Missional mentoring is at its best when marked by three core traits: a healthy distinction, drawn on the part of the mentor, between the particulars of his or her calling and that of the younger leader; the fostering of an adventurous, risk-taking faith on the part of the protégé; and the encouragement of a fixed attentiveness to the promises and activity of God on the part of both the mentor and the protégé. This article explores the traits of missional mentoring by considering the examples of three biblical mentors as well as the author’s experiences of mentorship.
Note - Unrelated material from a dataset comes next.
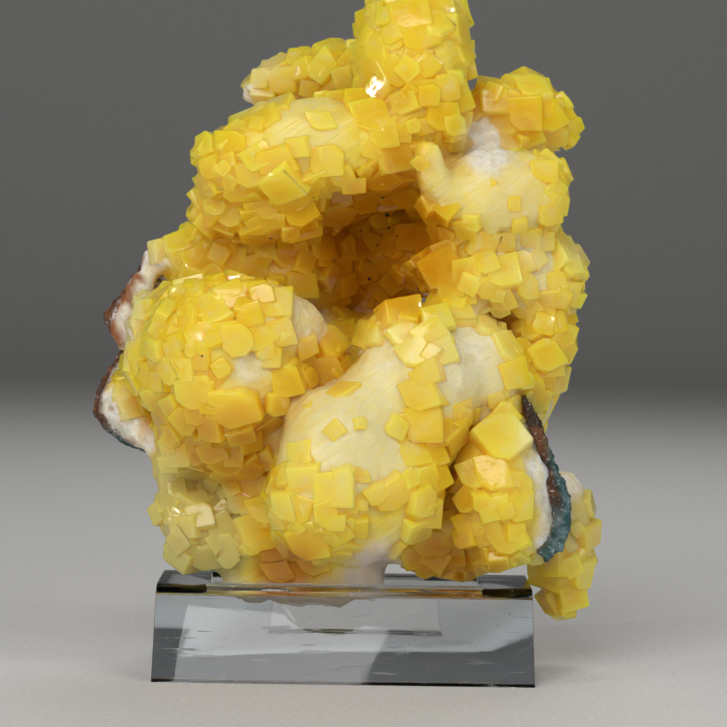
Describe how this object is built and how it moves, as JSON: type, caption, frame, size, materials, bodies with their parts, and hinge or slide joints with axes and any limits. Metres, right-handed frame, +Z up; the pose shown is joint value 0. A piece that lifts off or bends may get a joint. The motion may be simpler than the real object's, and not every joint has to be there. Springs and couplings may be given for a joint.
{
  "type": "heulandite crystal cluster",
  "caption": "Golden zeolite crystal cluster on branching fingers, with rinds of host rock, standing on a folded clear acrylic riser.",
  "frame": {"origin": "under the middle of the whole object's box, on the surface that the riser stands on", "axes": "+Z up, -Y towards the front of the specimen, +X to the viewer's right"},
  "size_m": [0.1048, 0.0754, 0.1397],
  "materials": {
    "heulandite": "cloudy translucent golden crystals with a satin lustre on pale fingers",
    "basalt": "rough dark brown and blue-green rock",
    "clear_acrylic": "clear polished acrylic with fine scratches and dust"
  },
  "bodies": {
    "root": {"crystal_cluster": "heulandite", "host_rock_left": "basalt", "host_rock_right": "basalt", "display_stand": "clear_acrylic"}
  },
  "joints": []
}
Missional mentoring is an intentional style of mentoring that encourages young leaders to embrace change and innovation in their pursuit of God’s mission. The challenge is that missional mentoring requires older leaders to confront their own instinctive resistance to change and instead encourage younger leaders to intentionally pursue God’s mission along new and unexpected paths. Charles Handy focuses on this challenge for older leaders noting, “The paradox of aging is that every generation perceives itself as justifiably different from its predecessor, but plans as if its successor generation will be the same.”1 These words are a reminder that it is one thing to initiate change and quite another to have change foisted upon us by others! Missional mentoring is at its best when marked by three core traits: a healthy distinction, drawn on the part of the mentor, between the particulars of his or her calling and that of the younger leader; the fostering of an adventurous, risk-taking faith on the part of the protégé; and the encouragement of a fixed attentiveness to the promises and activity of God on the part of both the mentor and the protégé. This article examines the examples of three often-overlooked biblical mentors who teach us to transform mere mentoring into missional encounters: Eli, Naomi, and Elizabeth. Along the way I will reflect on the intentional mentoring efforts of older leaders who have blessed my life.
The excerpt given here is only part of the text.